Since the turn of the millennium, television has been consumed more and more via the Internet. Does conventional, linear television still have a future?

In our neo-liberal, achievement-oriented society that puts us under constant pressure to be active, watching the “goggle-box” has become a ritual that takes the pressure off. Nevertheless in future television will no longer be the leading medium it used to be. What is more, television has always been in a state of flux. The television of the 1950s was really quite different from the television of 1985. In future, there will be a recognizable form of traditional television and a new, transformed hybrid form developing on the Internet.

Compared to other countries, are there any notable differences when it comes to the way Germans use and watch television?

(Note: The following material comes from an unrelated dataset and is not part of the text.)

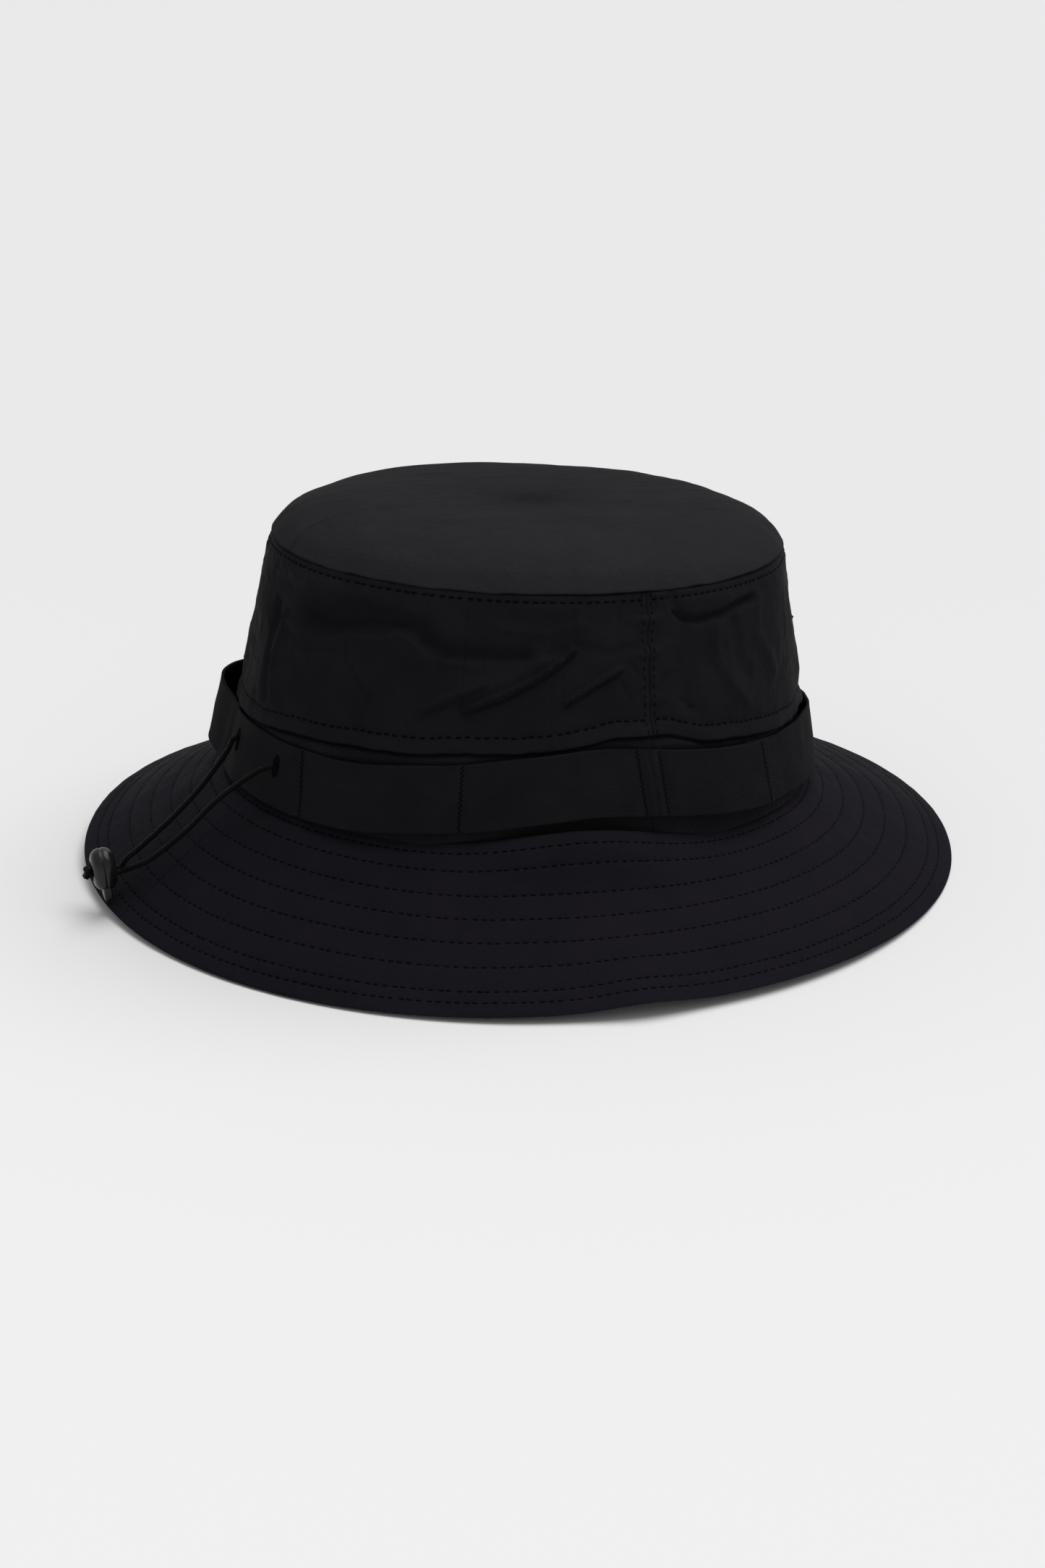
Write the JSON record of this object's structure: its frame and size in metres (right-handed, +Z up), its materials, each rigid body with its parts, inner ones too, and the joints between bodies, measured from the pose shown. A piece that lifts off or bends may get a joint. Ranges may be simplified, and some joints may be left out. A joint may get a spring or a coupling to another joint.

In the case of the German-French channel, ARTE for exemple, mass-media cultures have run up against some very different understandings of what television should be and this has led to the development of its very own mixed form of television. ARTE is more representative of the aestheticisation of television than MTV, for example. The new graphic design came to Germany via France. Before ARTE there was also not so much focus on high culture in Germany. In other respects, Germany is naturally oriented to the USA, by far the largest television market in the world. The USA, for example, is famous for producing TV series at the highest possible level, productions that even surpass cinema films when it comes to their design. Germany is now following suit in this domain.
 

Lorenz Engell is a media scientist and a professor for media philosophy at the media faculty of the Bauhaus University in Weimar. He is furthermore Director of the Internationales Kolleg für Kulturtechnikforschung und Medienphilosophie/IKKM (International Institute for Research of Cultural Techniques and Media Philosophy) in Weimar.